Add lightly beaten egg, milk, then enough warm water to achieve a moist, stiff dough.
Pour 50 ml water on base of Neff oven and leave to rise on Bread Proving setting for one hour.
When risen turn dough out onto a well-floured surface and knead until smooth and soft.
Roll out into a rectangle approx. ½ cm thick
Spread with soft butter for the filling then sprinkle with combined cinnamon and brown sugar.
Roll the dough up tightly (Swiss roll style) and seal the join well.

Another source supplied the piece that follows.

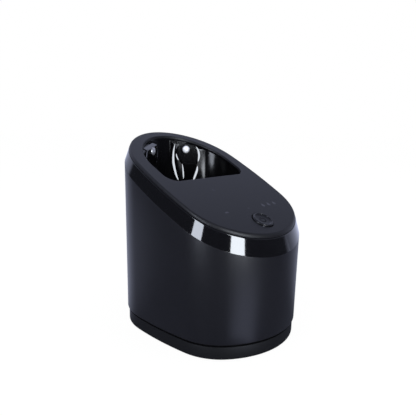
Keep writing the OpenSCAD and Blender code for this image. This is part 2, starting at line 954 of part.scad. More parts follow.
module motor_can() {
    color("#b9bcc0")
    at_shaft()
    difference() {
        union() {
            translate([0, 0, chassis_top]) cylinder(r = motor_r, h = motor_h - 2);
            translate([0, 0, chassis_top]) cylinder(r = 4, h = motor_h);
        }
        translate([0, 0, chassis_top - 1]) cylinder(r = shaft_r + run_fit, h = motor_h + 2);
    }
}

module fan_housing() {
    r_out = fan_r + fan_gap + fan_wall;
    color("#2d2f35")
    difference() {
        union() {
            at_shaft() tube(r_out, r_out - fan_wall, chassis_top, fan_top);
            // duct to the pocket
            translate([-duct_w / 2 - fan_wall, shaft_at + r_out - 3, duct_z - fan_wall])
                cube([duct_w + 2 * fan_wall, pocket_front - bowl_wall - shaft_at - r_out + 3,
                    duct_h + 2 * fan_wall]);
        }
        translate([-duct_w / 2, shaft_at + fan_r, duct_z]) cube([duct_w, 20, duct_h]);
        at_shaft() translate([0, 0, chassis_top - 1]) cylinder(r = r_out - fan_wall, h = through);
        // air slots round the motor
        at_shaft()
            for (a = [0 : 30 : 330])
                rotate([0, 0, a + 15])
                    translate([r_out - 4, -2.5, chassis_top + 3])
                        cube([8, 5, motor_h - 8]);
    }
}

module fan_wheel() {
    color("#8d9096")
    at_shaft()
    difference() {
        union() {
            translate([0, 0, fan_z]) cylinder(r = fan_hub_r, h = fan_h);
            translate([0, 0, fan_z]) cylinder(r = fan_r, h = 1.2);
            for (i = [0 : fan_blades - 1])
                rotate([0, 0, i * 360 / fan_blades])
                    translate([fan_r * 0.62, -0.5, fan_z + 1])
                        rotate([0, 0, 24])
                            cube([fan_r * 0.36, 1, fan_h - 1]);
        }
        translate([0, 0, fan_z - 1]) cylinder(r = shaft_r, h = fan_h + 2);
    }
}

module motor_shaft() {
    color("#d0d2d6")
    at_shaft()
        translate([0, 0, pump_z + pump_wall + 0.5])
            cylinder(r = shaft_r, h = fan_z + fan_h - pump_z - pump_wall - 0.5);
}

module pump_wheel() {
    z0 = pump_z + pump_wall + 0.4;
    color("#e4e2da")
    at_shaft()
    difference() {
        union() {
            translate([0, 0, z0]) cylinder(r = 3, h = pump_wheel_t);
            translate([0, 0, z0 + pump_wheel_t - 1]) cylinder(r = pump_wheel_r, h = 1);
            for (i = [0 : pump_vanes - 1])
                rotate([0, 0, i * 360 / pump_vanes])
                    translate([2, -0.6, z0]) cube([pump_wheel_r - 2.6, 1.2, pump_wheel_t - 0.5]);
        }
        translate([0, 0, z0 - 1]) cylinder(r = shaft_r, h = pump_wheel_t + 2);
    }
}

module pump_housing() {
    color("#44474f")
    difference() {
        union() {
            at_shaft() translate([0, 0, pump_z]) cylinder(r = pump_r + pump_wall, h = chassis_z - pump_z);
            // outlet that the fill tube leaves
            translate([fill_x, shaft_at, fill_z]) rotate([-90, 0, 0])
                cylinder(r = outlet_r, h = pump_r + pump_wall + 1);
        }
        at_shaft() translate([0, 0, pump_z + pump_wall]) cylinder(r = pump_r, h = 20);
        at_shaft() translate([0, 0, pump_z - 1]) cylinder(r = tube_bore_r, h = 10);
        translate([fill_x, shaft_at, fill_z]) rotate([-90, 0, 0]) cylinder(r = fill_bore_r, h = 40);
    }
}

module intake_tube() {
    color("#c8ccd0")
    at_shaft() difference() {
        tube(tube_r, tube_bore_r, intake_z, pump_z);
        // notches that let the fluid in at the foot
        for (a = [0, 90])
            rotate([0, 0, a]) translate([-2 * tube_r, -notch_w / 2, intake_z - notch_h])
                cube([4 * tube_r, notch_w, 2 * notch_h]);
    }
}

module fill_tube() {
    y0 = shaft_at + pump_r + pump_wall + 1;
    color("#c8ccd0")
    difference() {
        union() {
            translate([fill_x, y0, fill_z]) rotate([-90, 0, 0]) cylinder(r = fill_r, h = fill_at - y0);
            translate([fill_x, fill_at, fill_z]) sphere(r = fill_r);
            translate([fill_x, fill_at, fill_z]) cylinder(r = fill_r, h = bowl_bottom - fill_z);
        }
        translate([fill_x, y0 - 1, fill_z]) rotate([-90, 0, 0])
            cylinder(r = fill_bore_r, h = fill_at - y0 + 1);
        translate([fill_x, fill_at, fill_z]) cylinder(r = fill_bore_r, h = through);
    }
}

// ---------------------------------------------------------------- power inlet

inlet_wall = 1.6;
pin_r = 0.9;
pin_pitch = 5.5;

module power_inlet() {
    color("#141418")
    intersection() {
        difference() {
            translate([inlet_x, half_l - inlet_depth, inlet_h_mid]) rotate([90, 0, 0])
                linear_extrude(height = 2 * inlet_depth + 6, center = true)
                    polygon(rounded(inlet_w + 2 * inlet_wall, inlet_h + 2 * inlet_wall, 3 + inlet_wall));
            translate([inlet_x, inlet_back_y, inlet_h_mid]) rotate([-90, 0, 0])
                linear_extrude(height = big) polygon(rounded(inlet_w, inlet_h, 3));
            translate([0, inlet_back_y - inlet_wall - 30, 0]) cube([big, 30, big]);
            for (s = [-1, 1])
                translate([inlet_x + s * pin_pitch / 2, 0, inlet_h_mid]) rotate([-90, 0, 0])
                    cylinder(r = pin_r, h = half_l);
        }
        oval(0.3, 0, big / 2);
    }
}

inlet_back_y = half_l - 5 - inlet_depth;

module inlet_pins() {
    color("#c9a24a")
    for (s = [-1, 1])
        translate([inlet_x + s * pin_pitch / 2, inlet_back_y - inlet_wall - 1, inlet_h_mid])
            rotate([-90, 0, 0]) {
                cylinder(r = pin_r, h = inlet_depth - 2);
                translate([0, 0, inlet_depth - 2]) sphere(r = pin_r);
            }
}

// ---------------------------------------------------------------- buttons and latch

module start_button() {
    flange = 1.2;
    under = panel_t * cos(top_angle) + slide_gap;
    // the stem stops just clear of the switch when the button is pressed
    stem_foot = switch_h + button_travel + slide_gap / 2 - board_drop;
    color("#30323d")
    on_panel(button_at) {
        rotate_extrude()
            polygon([
                [0, -under - flange], [button_d / 2 + 1.2, -under - flange], [button_d / 2 + 1.2, -under],
                [button_d / 2, -under], [button_d / 2, button_rise - 0.6],
                [button_d / 2 - 0.2, button_rise - 0.25], [button_d / 2 - 0.7, button_rise],
                [button_d / 2 - 2.6, button_rise], [0, button_rise - 0.25]
            ]);
        translate([0, 0, stem_foot]) cylinder(r = 1.6, h = eps - under - flange - stem_foot);
    }
}

module lift_button() {
    face_inset = 0.4;
    depth = 2 * lift_button_travel;
    rim = button_gap + 0.6;
    rim_t = 1.2;
    stem_end = latch_at + latch_arm / 2 + button_gap;
    color("#2b2c33") {
        intersection() {
            translate([0, half_l - depth, lift_button_h_mid]) rotate([-90, 0, 0])
                linear_extrude(height = depth) polygon(rounded(lift_button_w, lift_button_h, lift_corner_r));
            oval(face_inset, 0, big / 2);
        }
        // rim that keeps the button behind the housing's wall
        translate([0, half_l - depth - rim_t / 2, lift_button_h_mid]) rotate([-90, 0, 0])
            linear_extrude(height = rim_t)
                polygon(rounded(lift_button_w + 2 * rim, lift_button_h + 2 * rim, lift_corner_r + rim));
        translate([0, stem_end + stem_r, lift_button_h_mid]) {
            sphere(r = stem_r);
            rotate([-90, 0, 0]) cylinder(r = stem_r, h = half_l - depth - stem_end - stem_r + 1);
        }
    }
}

module latch_lever() {
    hook_z = catch_top - catch_h - catch_gap;
    hook_y = hook_post_at + hook_post_t + catch_nose + catch_gap;
    color("#8a8d94")
    difference() {
        union() {
            translate([-latch_w / 2, latch_at, latch_h]) rotate([0, 90, 0])
                cylinder(r = latch_hub_r, h = latch_w);
            translate([-latch_w / 4, latch_at - latch_arm / 2, hook_z - hook_t])
                cube([latch_w / 2, latch_arm, latch_h - hook_z + hook_t]);
            translate([-latch_w / 4, latch_at - latch_arm / 2, latch_h])
                cube([latch_w / 2, latch_arm, lift_button_h_mid - latch_h + stem_r]);
            // hook
            translate([-latch_w / 4, hook_y, hook_z - hook_t])
                cube([latch_w / 2, latch_at - hook_y, hook_t]);
        }
        translate([-latch_w, latch_at, latch_h]) rotate([0, 90, 0])
            cylinder(r = latch_pin_r + run_fit, h = 2 * latch_w);
    }
}

module latch_pin() {
    reach = latch_w / 2 + slide_gap + latch_ear;
    color("silver")
        translate([-reach, latch_at, latch_h]) rotate([0, 90, 0]) cylinder(r = latch_pin_r, h = 2 * reach);
}

// ---------------------------------------------------------------- assembly

base_tray();
feet();
post_screws();
guide_posts();
lift_springs();
latch_bridge();
cartridge_tank();
cartridge_lid();
cartridge_filter();
lid_seals();
housing_shell();
chassis();
trim_band();
top_panel();
cradle_bowl();
control_board();
light_guide();
motor_can();
fan_housing();
pump_housing();
intake_tube();
fill_tube();
power_inlet();
inlet_pins();
latch_pin();
start_button();
lift_button();
latch_lever();
contact_left();
contact_right();
motor_shaft();
fan_wheel();
pump_wheel();
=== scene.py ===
"""Looks of an oval shaver cleaning station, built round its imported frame, in metres."""

import json
import math

import bmesh
import bpy
import numpy as np
from mathutils import Matrix, Vector

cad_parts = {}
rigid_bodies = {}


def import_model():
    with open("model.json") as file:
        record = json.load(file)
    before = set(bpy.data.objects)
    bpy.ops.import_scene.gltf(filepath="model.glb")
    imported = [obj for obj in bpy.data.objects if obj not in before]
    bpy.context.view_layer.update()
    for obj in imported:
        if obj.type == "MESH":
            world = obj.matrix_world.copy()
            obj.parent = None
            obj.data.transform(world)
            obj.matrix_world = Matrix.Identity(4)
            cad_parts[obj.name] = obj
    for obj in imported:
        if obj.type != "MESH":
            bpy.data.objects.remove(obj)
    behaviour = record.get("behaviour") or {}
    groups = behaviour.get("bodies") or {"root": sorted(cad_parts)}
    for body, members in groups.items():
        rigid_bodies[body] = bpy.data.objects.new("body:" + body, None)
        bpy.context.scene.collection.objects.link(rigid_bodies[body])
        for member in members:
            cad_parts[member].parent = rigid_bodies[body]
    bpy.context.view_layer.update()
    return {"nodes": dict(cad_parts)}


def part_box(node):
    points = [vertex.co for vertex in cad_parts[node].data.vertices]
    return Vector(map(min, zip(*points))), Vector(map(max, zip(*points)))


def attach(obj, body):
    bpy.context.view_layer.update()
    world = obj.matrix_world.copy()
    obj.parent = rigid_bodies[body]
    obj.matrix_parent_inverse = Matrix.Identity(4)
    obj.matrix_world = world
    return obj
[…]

Slice the roll into 2cm slices.
Spread topping onto base of tin or tray and place each scroll face down on top of the topping.
Return to oven on Bread Proving setting ,ensuring adequate water is present on base, and allow to rise 30 min or until doubled in size.
Remove from oven and preheat at 180°C Bread Baking setting.
Brush with milk and bake for 25-30 min in centre of oven or until golden brown.
Remove from oven and let stand for at least 5 min before inverting onto cooling rack with bottom side facing upwards.

Topping
Combine all topping ingredients in microwave safe jug and cook on high for 1 ½ minutes stirring after one minute. Alternatively place ingredients in saucepan and cook over medium heat until sugar is dissolved and butter is well melted.